The parents were arrested on child-endangerment charges that were eventually dropped. Child welfare authorities briefly took charge of the girl.
"I don't think there's any greater punishment than to have your child taken away from you," Sorensen told the Post.
The episode sparked outrage from New York, where residents were astounded at the idea of parents depositing a child alone on a sidewalk, to Denmark, where residents were equally stunned by the notion of being arrested for leaving a child unattended for a spell while shopping or dining.
Sorensen filed a $20 million false-arrest lawsuit against the city.
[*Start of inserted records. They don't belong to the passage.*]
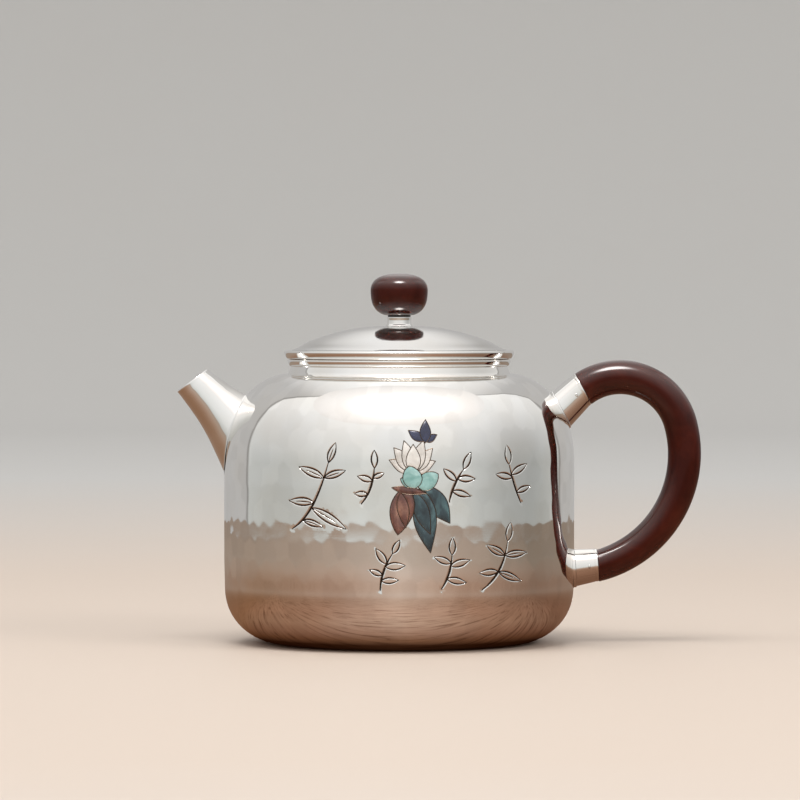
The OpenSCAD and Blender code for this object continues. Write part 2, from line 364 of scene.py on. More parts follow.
def silver(name, roughness, scratch, warm, patina=False, share=1.0):
    """Polished silver: slight colour drift, cloudy roughness and fine polishing lines."""
    n = new_material(name)
    bright = tuple(share * c for c in (0.94, 0.93, 0.91))
    dull = tuple(share * c for c in (0.94 - 0.05 * warm, 0.915 - 0.06 * warm, 0.88 - 0.08 * warm))
    colour = n.mix(n.span(n.noise(90, 2), 0.35, 0.7), bright, dull)
    rough = n.span(n.noise(260, 4, 0.6), 0.3, 0.75, *roughness)
    if patina:
        shade = n.add("ShaderNodeHueSaturation")
        n.link(n.span(n.attribute("facet"), 0, 1, 0.935, 1.035), shade.inputs["Value"])
        n.link(colour, shade.inputs["Color"])
        speckle = n.math("MULTIPLY", n.math("SUBTRACT", n.noise(2500, 2), 0.5), 0.5)
        mask = n.span(n.math("ADD", n.attribute("patina"), speckle), 0.3, 0.52)
        dirt = n.mix(n.noise(900, 2), (0.018, 0.011, 0.007), (0.07, 0.045, 0.03))
        colour = n.mix(mask, shade.outputs["Color"], dirt)
        rough = n.math("ADD", rough, n.math("MULTIPLY", mask, 0.45))
    n.set(Metallic=1.0, Base_Color=colour, Roughness=rough)
    n.bump(n.noise(420, 5, 0.65, n.mapped((1, 1, 9), (0.2, 0.1, 0))), scratch, 0.004)
    return n.owner


def satin(name, colour=(0.83, 0.81, 0.77), roughness=(0.2, 0.34)):
    """Brushed metal with cloudy colour."""
    n = new_material(name)
    cloud = n.noise(300, 5, 0.6)
    dark = tuple(0.72 * c for c in colour)
    n.set(Metallic=1.0, Base_Color=n.mix(n.span(cloud, 0.35, 0.75), colour, dark),
          Roughness=n.span(cloud, 0.3, 0.75, *roughness))
    n.bump(n.noise(900, 4, 0.6, n.mapped((1, 1, 5))), 0.25, 0.01)
    return n.owner


def lacquer(name):
    """Dark red-brown hardwood under clear lacquer, glossier on faces that look up or down."""
    n = new_material(name)
    grain = n.noise(70, 6, 0.62, n.mapped((1.0, 4.5, 1.0), (0.25, 0.1, 0)), 1.4)
    wood = n.ramp(grain, [(0.25, (0.026, 0.0034, 0.0018)), (0.5, (0.05, 0.0072, 0.0034)),
                          (0.78, (0.082, 0.014, 0.007))])
    colour = n.mix(n.span(n.noise(55, 3), 0.35, 0.7, 0, 0.4), wood, (0.034, 0.0046, 0.0024))
    facing = n.add("ShaderNodeSeparateXYZ")
    n.link(n.add("ShaderNodeTexCoord").outputs["Normal"], facing.inputs[0])
    coat = n.span(n.math("ABSOLUTE", facing.outputs["Z"]), 0.06, 0.5, 0.1, 1.0)
    n.set(Base_Color=colour, Roughness=n.span(grain, 0.3, 0.8, 0.38, 0.28), Specular_IOR_Level=0.05,
          Coat_Weight=coat, Coat_Roughness=0.035, Coat_IOR=1.65)
    n.bump(n.noise(380, 3, 0.5), 0.05, 0.02)
    return n.owner


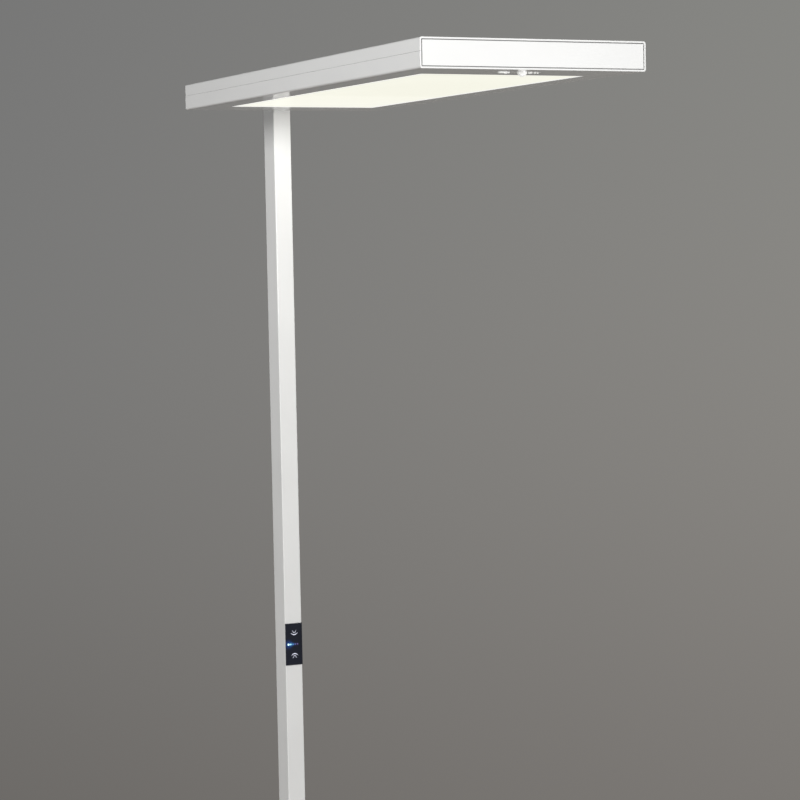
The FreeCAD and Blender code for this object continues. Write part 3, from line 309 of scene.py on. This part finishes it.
def opal(name, half_x, near_y, far_y):
    """Lit panel: warm white, brighter to its far end and along its rim, with fine prisms moulded in."""
    n = Paint(name)
    middle_y = (near_y + far_y) / 2
    beside = n.math("SUBTRACT", half_x, n.math("ABSOLUTE", n.axis(0)))
    along = n.math("ABSOLUTE", n.math("SUBTRACT", n.axis(1), middle_y))
    beyond = n.math("SUBTRACT", (far_y - near_y) / 2, along)
    rim = n.ramp(n.math("MINIMUM", beside, beyond), 2 * MM, 11 * MM, 1.0, 0.0)
    glow = n.mix(n.spread(n.noise(4.0, 1.0)), (0.950, 0.945, 0.820), (0.970, 0.965, 0.845))
    glow = n.mix(n.ramp(n.axis(1), middle_y, far_y), glow, (0.995, 0.990, 0.885))
    prisms = n.voronoi(520.0)
    glow = n.mix(n.math("MULTIPLY", n.ramp(prisms, 0.2, 0.6), 0.05), glow, (0.88, 0.88, 0.75))
    n.set(Base_Color=(0.30, 0.30, 0.29, 1.0), Roughness=0.5, Specular_IOR_Level=0.05)
    n.set(Emission_Color=n.mix(rim, glow, (1.0, 1.0, 0.985)), Emission_Strength=0.86)
    n.set(Normal=n.bump(prisms, 0.15 * MM, 0.5))
    return n.material


def clear(name, tint, roughness, transmission):
    """Clear moulded plastic with faint flow marks."""
    n = Paint(name)
    n.set(Base_Color=mottled(n, tint, 0.02, 80.0), Transmission_Weight=transmission, IOR=1.49)
    n.set(Roughness=n.spread(n.noise(90.0), roughness, roughness + 0.05))
    n.set(Normal=n.bump(n.noise(240.0), 0.01 * MM, 0.3))
    return n.material


def milky_lens_with_painted_glow(name, glow):
    """Milky moulded lens with small facets and rings, and a painted glow: a faint emission that stands in for
    the lit panel's light falling on it.
    """
    n = Paint(name)
    facets = n.voronoi(430.0)
    across = n.math("SUBTRACT", n.axis(0), lens_centre.x)
    along = n.math("SUBTRACT", n.axis(1), lens_centre.y)
    rings = n.math("SINE", n.math("MULTIPLY", n.distance(across, along), 2 * math.pi / (1.2 * MM)))
    n.set(Base_Color=mottled(n, (0.97, 0.97, 0.96), 0.01, 120.0), Roughness=0.28)
    n.set(Subsurface_Weight=0.35, Subsurface_Radius=(4 * MM, 4 * MM, 3.8 * MM), Subsurface_Scale=1.0)
    # Painted glow: emission on this passive lens in place of the light that the lit panel throws on it.
    n.set(Emission_Color=(1.0, 1.0, 0.97, 1.0), Emission_Strength=glow)
    n.set(Normal=n.bump(facets, 0.15 * MM, 0.6, n.bump(rings, 0.04 * MM, 0.5)))
    return n.material


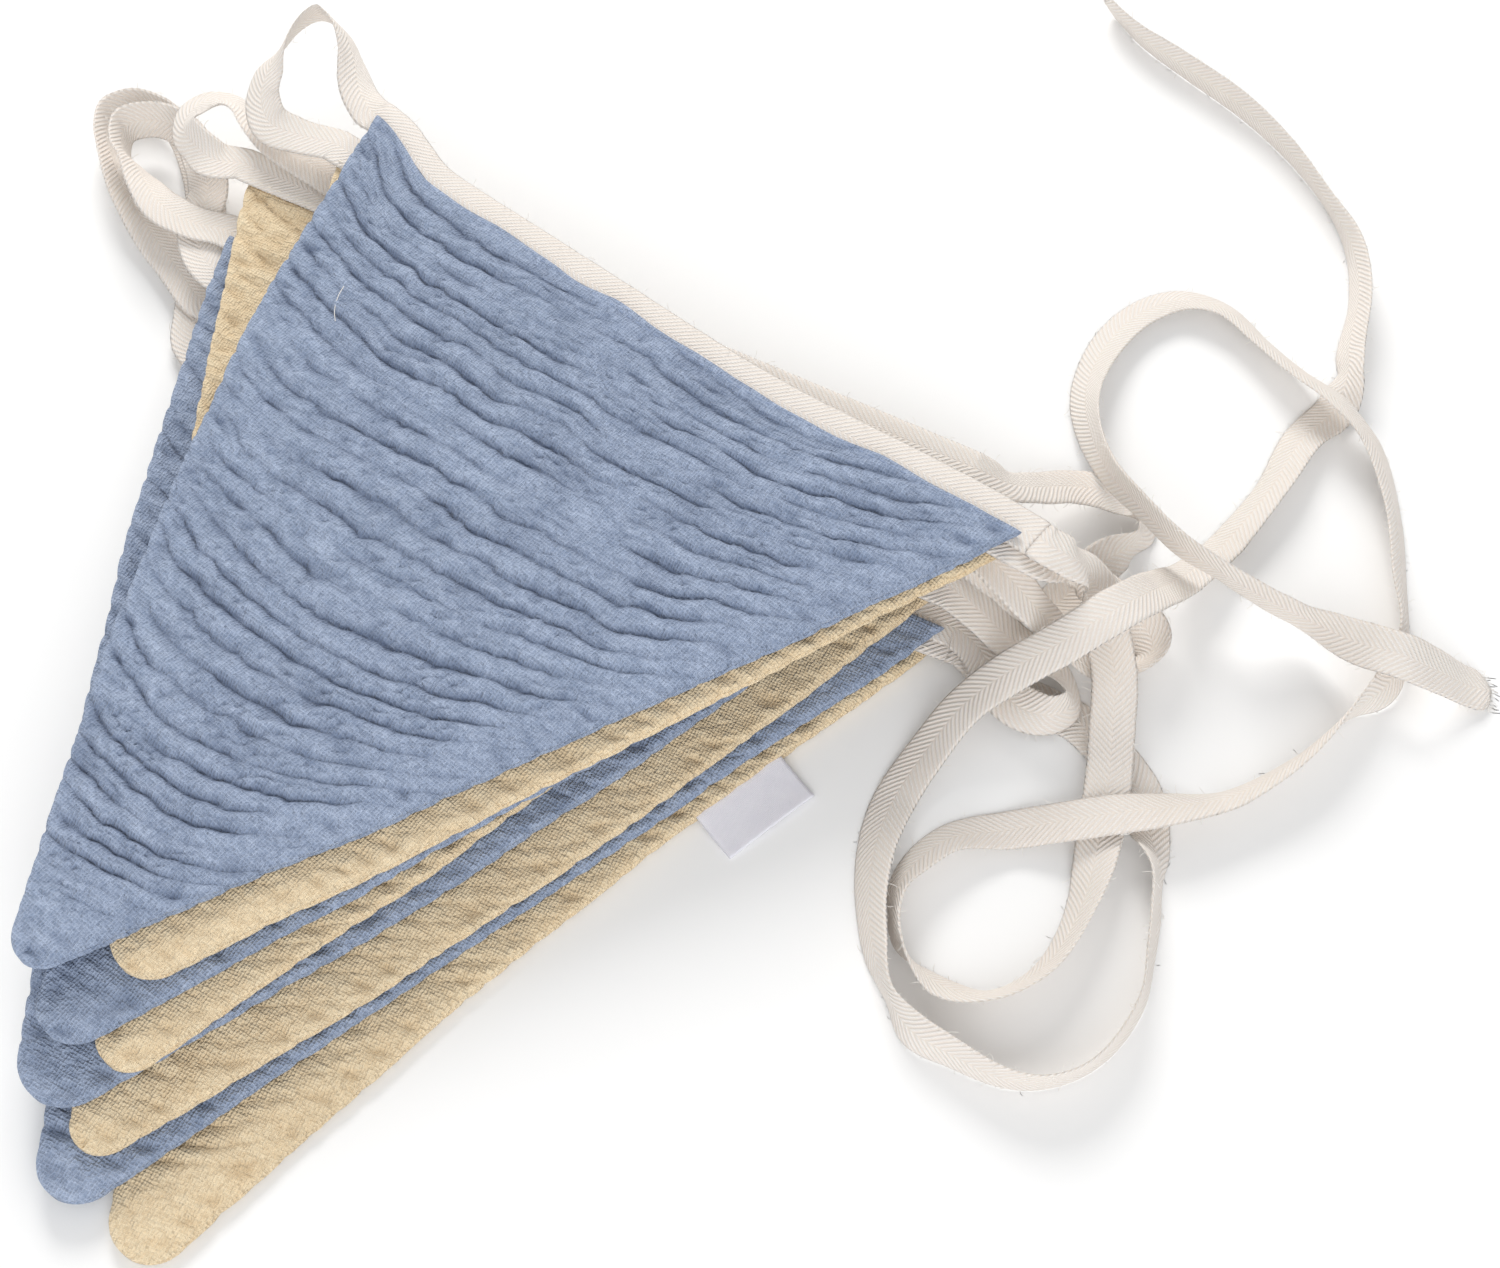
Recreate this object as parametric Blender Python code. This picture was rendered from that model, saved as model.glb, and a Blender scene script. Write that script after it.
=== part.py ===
"""Fabric bunting, taken down and laid in a stack.

Eight triangular flags of crinkled double gauze, blue and cream in turn, hang from
one white herringbone tape. The tape runs to and fro with the flags, makes a loop at
each turn, and ends in two long free ties that lie on the table.

Lengths here are millimetres until the last step, which writes metres. The plan's
zero is under the middle of the top flag's heading, with its tip towards -Y.
"""
import math
from collections import namedtuple

import bmesh
import bpy
from mathutils import Vector

MM = 0.001

# The plan's middle, in the frame above. It becomes the origin.
MIDDLE_X, MIDDLE_Y = -21.25, -89.0

# Tape
TAPE_WIDTH = 10.0
TAPE_THICK = 1.0
TAPE_LAP = 3.2          # how far the tape reaches over, or under, a flag's top edge
TAPE_STRAIGHT = 3.0     # how far it runs straight on past a flag's corner
TIE_GAP = 0.3           # between the heading tape and a tie that goes on from it
TIE_STRAIGHT = (0.0, 1.2, 2.6)  # points of a tie where it still runs straight on
TABLE_CLEAR = 0.05
# Where the tape has a section along a heading, and the top flag a column across its face,
# as shares of the heading from its left corner
RUN_PLACES = (0.0, 0.035, 0.07, 0.105, 0.14, 0.26, 0.38, 0.5, 0.59, 0.68, 0.77, 0.86, 0.94, 1.0)
STATION_TURN = 28.0     # degrees of bend that add one more section to a leg
STATION_LEG = 2.4       # no two sections of a leg are closer than about this

# The stack: the height of one layer at the headings, and how it thins towards the tips
LAYER_AT_HEAD = 4.4
LAYER_THINNING = 0.0065  # lost for each millimetre towards the tips
LAYER_GAP = 0.35

# Flags
RIB_PITCH = 6.4
RIB_DEPTH = 0.9
RIB_TUCK = 0.45         # how far the side edges draw in at each dip between ribs
RIB_AT_LIP = 0.6        # share of a dip's depth that is left where it meets a side lip
RIB_UNEVEN = 0.25       # share of a dip's depth that comes and goes across the flag
RIB_WAVE_ACROSS, RIB_WAVE_ALONG = 9.0, 31.0  # radians of that wave, over the flag's two ways
SEAM_DEPTH = 1.0        # the side seam's groove, between the lips of the two panels
LIP = 1.6               # from the outermost line of a lip to its crown
LIP_SPREAD = 0.30       # height of that line above the seam, as a share of the thickness
LIP_SHARE, GROOVE_SHARE = 0.3, 0.2  # the most of a narrow row's width that each may take
ROW_STEP = 0.5          # the least distance between a flag's rows
SEAM_CLEAR = 0.9        # from the tape's edge to where a flag is at its full thickness again
TIP_ROWS = (4.2, 2.2, 0.9, 0.15)  # distances from the tip of the rows that round it

# The top flag's heading hangs back in a bow between its corners
SAG = 6.6
SAG_LEFT, SAG_RIGHT = 0.14, 0.42  # shares of the heading over which it comes in at each end
SAG_FADE = 55.0         # it is gone this far down the flag

# Label
LABEL_LONG = 23.0
LABEL_OUT = 11.0
LABEL_THICK = 1.0
LABEL_AT = 0.27         # where its middle is, from the corner to the tip of the bottom flag
LABEL_SECTIONS = 5
LABEL_GAP = 0.62        # from the seam's line to where the label starts
LABEL_CLEAR = 0.1       # between the label's far end and the table

Flag = namedtuple("Flag", "name colour left right tip tip_radius bow_left bow_right tape_over")
FLAGS = (
    Flag("flag_1_blue", "blue", (-95.0, 0.0), (95.0, 0.0), (0.0, -196.0), 6.0, 9.0, 2.0, False),
    Flag("flag_2_cream", "cream", (-96.0, -12.0), (93.6, -3.6), (15.5, -184.5),
         9.0, 2.0, 1.0, True),
    Flag("flag_3_blue", "blue", (-94.0, -16.0), (86.0, -5.0), (12.5, -202.2),
         8.5, 2.0, 1.0, False),
    Flag("flag_4_cream", "cream", (-116.0, -25.0), (72.0, 12.0), (25.0, -198.7),
         7.0, 3.0, 3.0, True),
    Flag("flag_5_blue", "blue", (-110.0, -39.0), (76.5, -2.7), (17.5, -211.8),
         9.5, 6.0, 6.0, False),
    Flag("flag_6_cream", "cream", (-102.0, -49.0), (83.2, -11.6), (30.4, -212.9),
         6.5, 2.0, 5.0, True),
    Flag("flag_7_blue", "blue", (-97.6, -52.5), (88.7, -14.9), (31.5, -222.3),
         8.5, 3.0, 0.0, False),
    Flag("flag_8_cream", "cream", (-88.0, -66.0), (89.0, -18.0), (50.5, -221.0),
         9.0, 0.0, -5.0, True),
)

# Routes of the tape where it is free of the flags. Each point has x, y, the height z of
# the tape's middle, and its lean: 0 lies flat, 90 stands on its edge, 180 is turned over.
LOOPS = (
    # left, from flag 1 to flag 2
    ((-105, 4.6, 32, 24), (-113, 10.6, 34, 56), (-119.7, 14, 36.5, 64), (-125.9, 13.6, 38, 66),
     (-127.2, 8.5, 38, 66), (-126.2, 1.2, 36.5, 60), (-124.7, -6, 34, 25),
     (-121.9, -11.7, 31.5, 25), (-115.5, -15.5, 30, 22), (-107, -13.5, 29.5, 5)),
    # right, from flag 2 to flag 3
    ((101, 1, 26, 5), (102, 6, 18, 5), (104, 11, 11.5, 5), (109, 14, 8, 5), (116, 15, 5, 10),
     (123, 14, 4.2, 30), (127, 10, 4.4, 50), (126, 5, 4.2, 45), (121, 1, 3.6, 15),
     (114, -1, 6.8, 10), (108, -3, 12.5, 5), (103, -4, 17, 5), (97, -4, 20.5, 0)),
    # left, from flag 3 to flag 4
    ((-106.1, -15.1, 22.4, 9), (-114.8, -15.9, 21.8, 28), (-123.5, -14.7, 21.4, 45),
     (-131.2, -12.1, 21.2, 48), (-137, -11.7, 21, 30), (-140.9, -14.8, 21, 20),
     (-141.4, -20.1, 21, 23), (-138.7, -25, 20.8, 46), (-132.7, -26.8, 20.6, 44),
     (-125.6, -27.4, 20.6, 14)),
    # right, from flag 4 to flag 5
    ((81, 17.9, 18, -6), (84.8, 24.8, 12.5, -1), (88.4, 32.6, 7.5, -1), (94, 38.1, 4.8, -2),
     (100.8, 39.5, 4.6, -8), (106.8, 37.1, 4.4, -49), (108.2, 31, 5.1, -84),
     (105.6, 24.9, 3.8, -40), (103.6, 16.8, 2, -15), (103, 7.5, 2.6, 0), (100.7, 0.4, 8, 5),
     (94.1, -1, 12.6, 0), (86.9, -1, 13.6, 0)),
    # left, from flag 5 to flag 6
    ((-121, -41, 13.1, 0), (-131, -42, 12.9, 0), (-141, -39, 12, 30), (-149, -36, 11, 60),
     (-156, -34, 10, 70), (-161, -28, 10, 70), (-157, -22, 10, 70), (-149, -20, 10.2, 50),
     (-139, -23, 10.6, 20), (-128, -30, 11, 0), (-121, -40, 11.3, 0), (-113, -46, 11.4, 0)),
    # right, from flag 6 to flag 7
    ((94, -9, 10.4, 0), (102, -9, 7.6, 0), (109, -8, 6, -15), (116, -9, 6.2, -45),
     (121, -13, 6.4, -65), (119, -18, 6.2, -60), (112, -20, 5, -30), (105, -18, 4, -5),
     (98, -14, 4.8, 0)),
    # left, from flag 7 to flag 8
    ((-108, -53, 4.7, 0), (-119, -50, 4.9, 0), (-130, -47, 4.8, 0), (-140, -44, 4.8, 25),
     (-149, -41, 5, 45), (-159, -36, 5.2, 60), (-167, -31, 5.4, 70), (-171, -25, 5.4, 70),
     (-168, -19, 5.4, 70), (-159, -17, 5.2, 60), (-148, -20, 4.6, 40), (-138, -25, 3.8, 15),
     (-128, -33, 3.1, 0), (-117, -45, 3.1, 0), (-108, -56, 3.1, 0), (-101, -63, 3.1, 0)),
)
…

A jury in 1999 awarded her $66,000, rejecting many of her claims but agreeing that she should not have been strip-searched, among other findings.
Sorensen, who now lives in Hamburg, Germany, is trying to raise money online to get an English translation of a novel she wrote based on her 1997 experience.
"I always had a big longing for an apology," she says in a fundraising video that also features her now 21-year-old daughter. "I probably never will get this apology."